GIVEN PROBLEM
From the entries that follow, gather each line holding the word "parts".

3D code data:
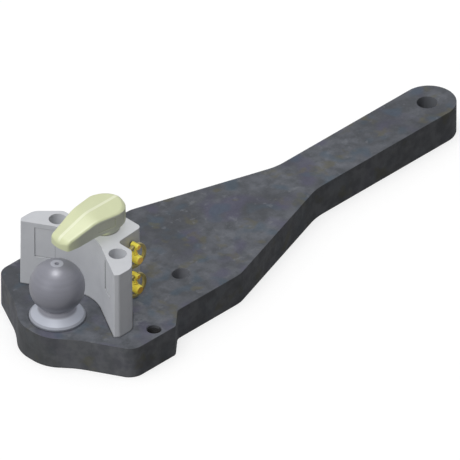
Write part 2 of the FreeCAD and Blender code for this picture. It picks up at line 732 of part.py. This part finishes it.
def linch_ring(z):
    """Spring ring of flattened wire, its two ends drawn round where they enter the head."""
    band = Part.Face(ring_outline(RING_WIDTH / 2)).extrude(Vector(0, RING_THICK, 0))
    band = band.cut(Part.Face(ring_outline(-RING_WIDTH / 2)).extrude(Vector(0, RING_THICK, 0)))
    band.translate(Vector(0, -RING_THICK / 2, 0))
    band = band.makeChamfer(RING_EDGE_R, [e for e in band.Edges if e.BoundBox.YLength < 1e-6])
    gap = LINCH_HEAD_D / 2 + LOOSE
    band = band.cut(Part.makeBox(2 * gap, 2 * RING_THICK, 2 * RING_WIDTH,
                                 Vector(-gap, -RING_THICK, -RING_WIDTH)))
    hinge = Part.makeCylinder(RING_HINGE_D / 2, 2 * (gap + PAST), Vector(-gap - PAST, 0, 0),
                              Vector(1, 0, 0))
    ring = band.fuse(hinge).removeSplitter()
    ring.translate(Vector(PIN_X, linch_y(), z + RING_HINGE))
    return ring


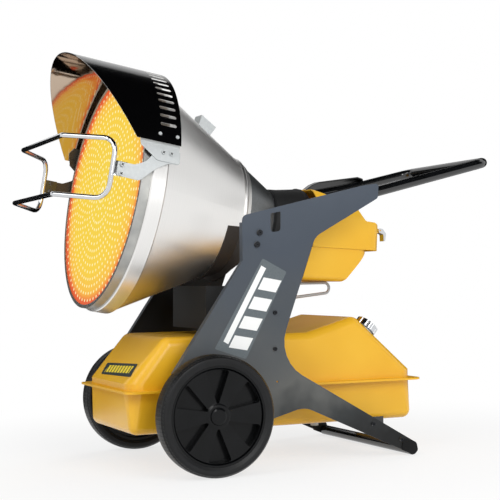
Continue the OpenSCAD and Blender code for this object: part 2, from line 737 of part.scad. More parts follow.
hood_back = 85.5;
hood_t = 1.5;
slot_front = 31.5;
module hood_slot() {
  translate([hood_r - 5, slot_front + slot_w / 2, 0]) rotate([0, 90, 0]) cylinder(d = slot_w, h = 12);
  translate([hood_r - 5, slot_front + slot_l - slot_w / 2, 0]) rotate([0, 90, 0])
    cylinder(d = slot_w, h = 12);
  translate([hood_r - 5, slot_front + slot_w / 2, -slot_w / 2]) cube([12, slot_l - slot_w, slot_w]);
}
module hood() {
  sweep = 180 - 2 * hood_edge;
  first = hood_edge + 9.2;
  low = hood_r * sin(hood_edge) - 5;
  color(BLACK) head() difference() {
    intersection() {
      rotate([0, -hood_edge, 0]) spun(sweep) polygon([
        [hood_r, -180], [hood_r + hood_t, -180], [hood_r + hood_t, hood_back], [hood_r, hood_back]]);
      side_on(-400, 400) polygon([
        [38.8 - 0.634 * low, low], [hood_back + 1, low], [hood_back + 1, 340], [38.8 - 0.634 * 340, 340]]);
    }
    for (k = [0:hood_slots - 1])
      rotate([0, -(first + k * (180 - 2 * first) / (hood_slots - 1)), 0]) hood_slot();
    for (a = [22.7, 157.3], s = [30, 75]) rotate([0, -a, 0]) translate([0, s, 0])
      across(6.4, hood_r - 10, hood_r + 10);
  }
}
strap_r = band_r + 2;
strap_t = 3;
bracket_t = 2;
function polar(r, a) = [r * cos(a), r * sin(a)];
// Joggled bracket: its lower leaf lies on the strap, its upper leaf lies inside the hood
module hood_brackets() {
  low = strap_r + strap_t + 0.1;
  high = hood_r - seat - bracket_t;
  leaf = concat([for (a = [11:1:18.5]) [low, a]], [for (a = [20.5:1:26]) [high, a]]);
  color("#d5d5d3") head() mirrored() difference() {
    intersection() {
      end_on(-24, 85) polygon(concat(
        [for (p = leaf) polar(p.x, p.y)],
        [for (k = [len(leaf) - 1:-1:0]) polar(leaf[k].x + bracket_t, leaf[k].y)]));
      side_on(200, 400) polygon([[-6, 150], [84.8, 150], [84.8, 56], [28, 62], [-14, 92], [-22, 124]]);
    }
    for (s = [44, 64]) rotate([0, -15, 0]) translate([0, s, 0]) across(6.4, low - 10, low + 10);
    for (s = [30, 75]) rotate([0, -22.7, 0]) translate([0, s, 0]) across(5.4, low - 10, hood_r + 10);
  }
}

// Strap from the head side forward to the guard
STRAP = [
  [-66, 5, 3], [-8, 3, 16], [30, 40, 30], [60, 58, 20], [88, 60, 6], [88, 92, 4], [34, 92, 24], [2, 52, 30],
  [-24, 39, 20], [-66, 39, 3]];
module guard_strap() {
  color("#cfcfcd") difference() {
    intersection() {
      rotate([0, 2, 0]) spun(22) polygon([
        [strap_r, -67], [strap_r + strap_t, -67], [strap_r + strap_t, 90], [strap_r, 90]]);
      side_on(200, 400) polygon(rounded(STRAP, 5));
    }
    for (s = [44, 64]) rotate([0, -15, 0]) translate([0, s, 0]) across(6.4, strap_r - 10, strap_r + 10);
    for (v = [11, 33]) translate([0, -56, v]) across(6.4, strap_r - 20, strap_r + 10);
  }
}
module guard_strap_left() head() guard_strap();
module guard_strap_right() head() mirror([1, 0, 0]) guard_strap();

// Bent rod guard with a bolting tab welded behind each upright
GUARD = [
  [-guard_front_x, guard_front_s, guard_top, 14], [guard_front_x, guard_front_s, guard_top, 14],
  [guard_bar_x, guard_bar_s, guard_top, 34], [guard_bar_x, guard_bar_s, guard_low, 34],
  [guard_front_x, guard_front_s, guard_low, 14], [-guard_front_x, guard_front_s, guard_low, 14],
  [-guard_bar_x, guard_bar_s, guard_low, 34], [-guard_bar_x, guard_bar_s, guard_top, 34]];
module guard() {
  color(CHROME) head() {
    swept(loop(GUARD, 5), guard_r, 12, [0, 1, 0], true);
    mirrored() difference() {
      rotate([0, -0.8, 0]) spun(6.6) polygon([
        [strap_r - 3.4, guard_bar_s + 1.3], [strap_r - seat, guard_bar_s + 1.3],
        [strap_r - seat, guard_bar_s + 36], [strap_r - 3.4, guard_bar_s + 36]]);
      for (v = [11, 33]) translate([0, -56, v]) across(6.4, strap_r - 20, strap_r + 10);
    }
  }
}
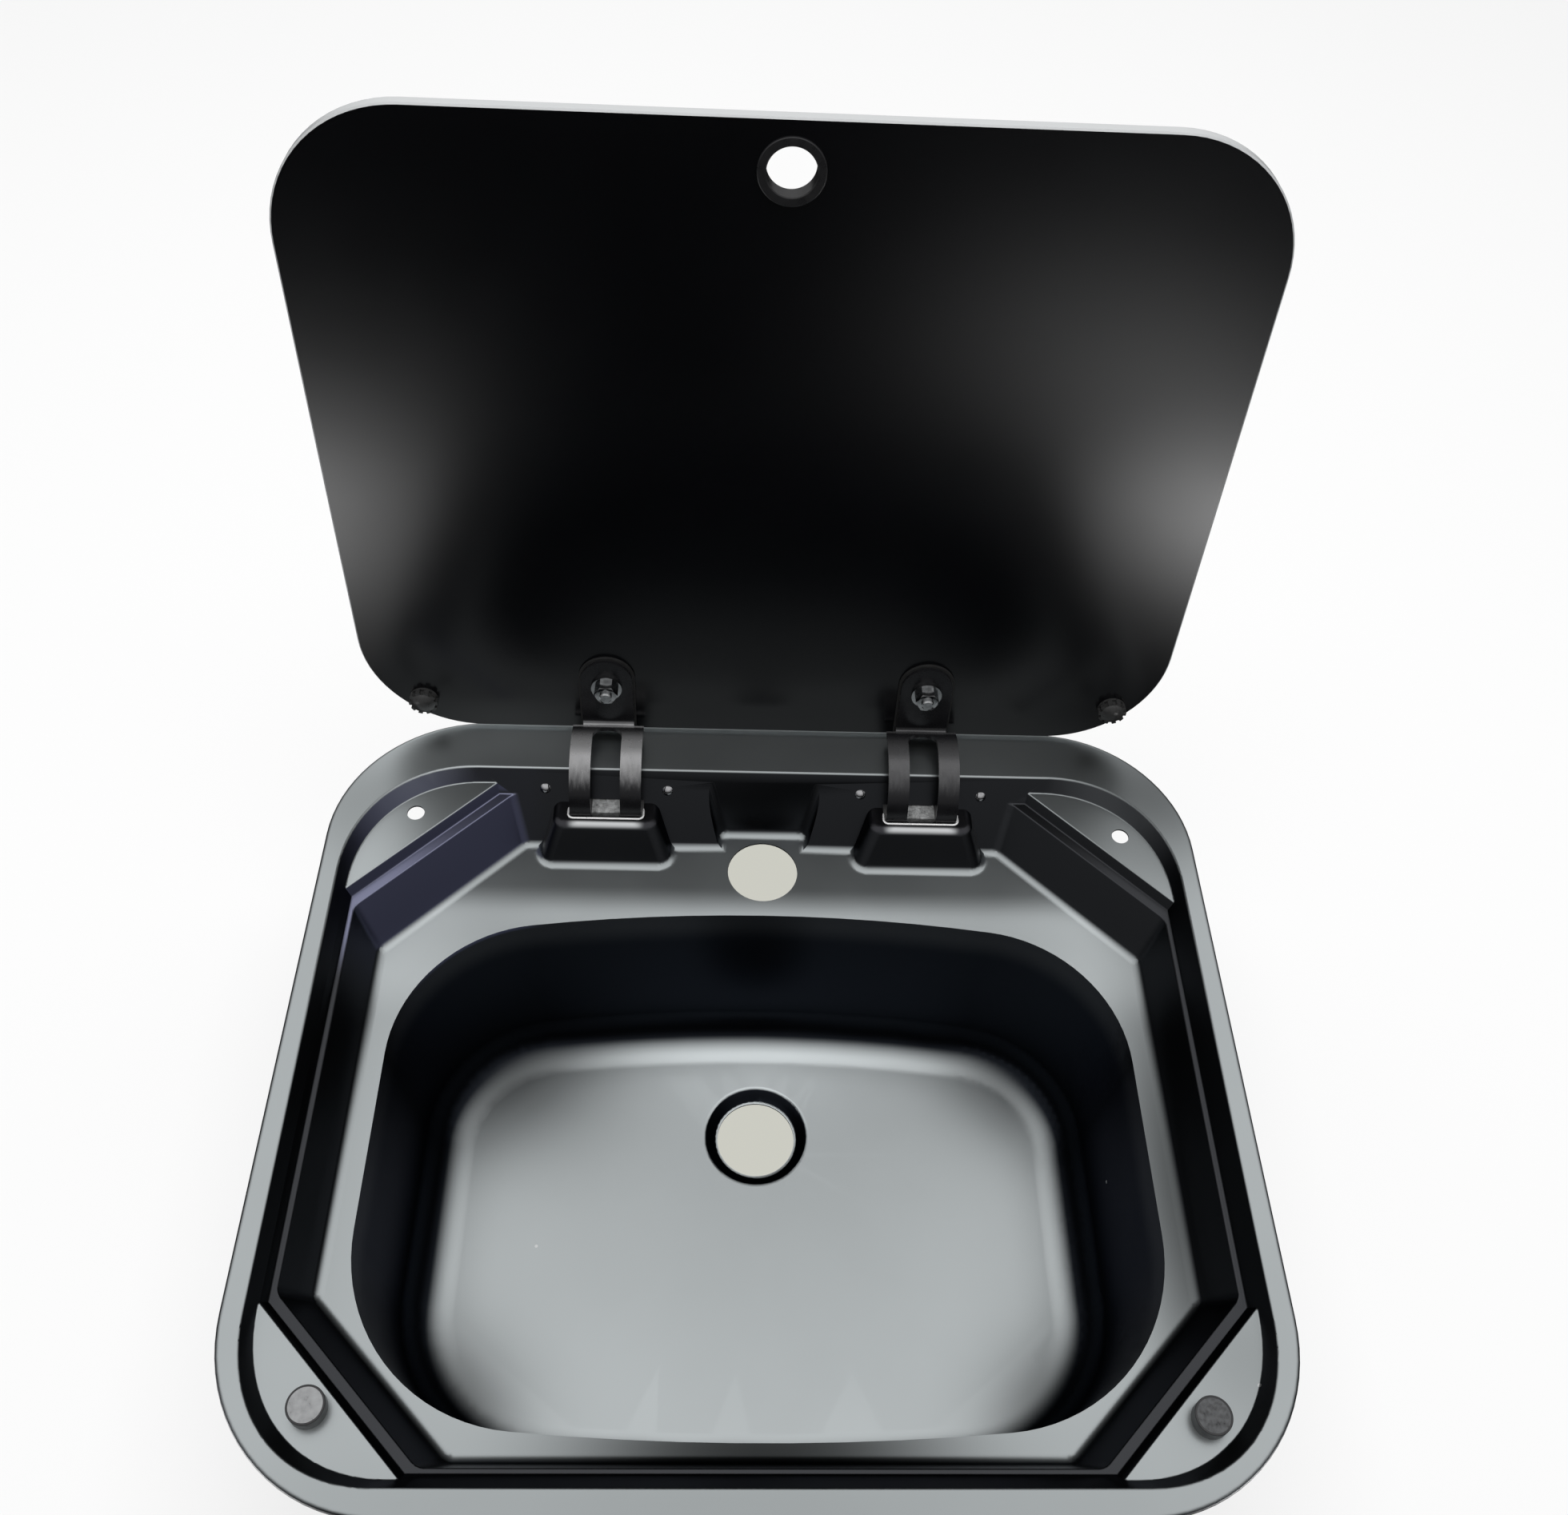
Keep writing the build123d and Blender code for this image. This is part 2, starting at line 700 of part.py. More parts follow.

WRITTEN ANSWER
Continue the OpenSCAD and Blender code for this object: part 2, from line 737 of part.scad. More parts follow.
Keep writing the build123d and Blender code for this image. This is part 2, starting at line 700 of part.py. More parts follow.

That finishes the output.